Me: No, but it was quick, isn’t it?
honestly if it were raining men I would not hallelujah
cutie flirting w/ me: “Excuse me, how much does a polar bear weigh?” 😉
me, trying to be helpful: “An average male polar bear weighs up to 1,500lbs!”
cutie: “…’enough to break the ice’?”
me: “Haha I hope not, but climate change is having disastrous effects on their habitat!”
[being dragged out of a Spice Girls concert] AND SPORTY ISN’T AN ACTUAL SPICE EITHER
Space could be filled with vampires, but we would never know, because telescopes use mirrors.

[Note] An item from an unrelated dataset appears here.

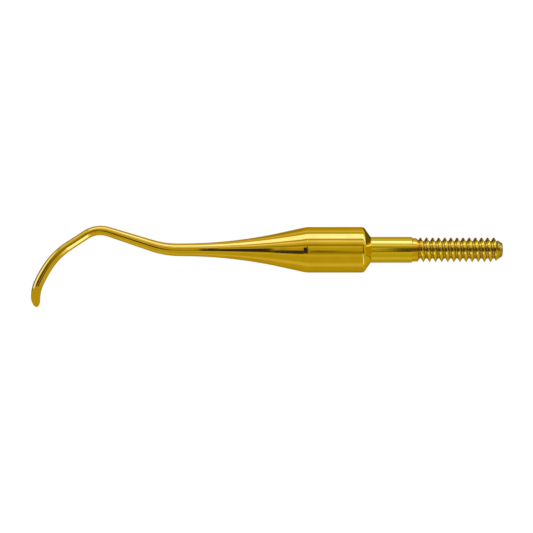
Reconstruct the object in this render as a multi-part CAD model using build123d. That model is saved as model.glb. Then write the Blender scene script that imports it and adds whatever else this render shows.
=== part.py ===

Do angry tweeters know about prune juice?
The Bank of America app randomly disappeared off my phone and now I’m wondering how much money I spent last night.
there is a small frog hiding in the water fountain at work and I am very jealous of him
[at the gym]
Trainer: You want me to spot you, bro?
Waldo: Please don’t do that.
mom asked me how I felt about her dating a younger guy, and I told her “just make sure u raise him right” and now she’s taking me out of her will
Stood in front of a dollar store and waited way too long for the *automatic* door to open before I realized my mistake.
Then I did it again on my way out. I can never go back there.
Jesus: and when there was but 1 set of footprints, there I carried u
Me: (checks fitbit) ok, phew, it counted the steps, I still got credit
My love language is Latin. It’s dead.
Flex on the Average Person by eating 9 Spiders a Year
My husband says I never do anything, so I just cleaned out our bank account.
*gets off on a technicality
Technicality: Perv.
“I keep waking up at 2:04 every night”
— my 7YO describing what I can only assume is the beginning of our family’s real-life horror story.
My husband is obsessed with keeping our new car in pristine condition, so I carry a little vial of glitter with me at all times in case he pisses me off.
[leaving birthday party]
wife: Drive safe, we have precious cargo *smiles at kids*
me *looking at the piece of cake in my lap* I know
Mob Lawyer: This should be a easy non guilty verdict for you, Boss. All the prosecution’s witnesses are our guys. They know to lie while testifying.
Mob Boss: Who do they got?
Mob Lawyer: Let’s see. George Washington, Pinocchio, and Shakira’s hips.
Both: Oh shit.
My cat likes to trampoline on my bladder if I don’t feed him. He knows just the spot that will get me leaping out of bed at 5 or 6 am.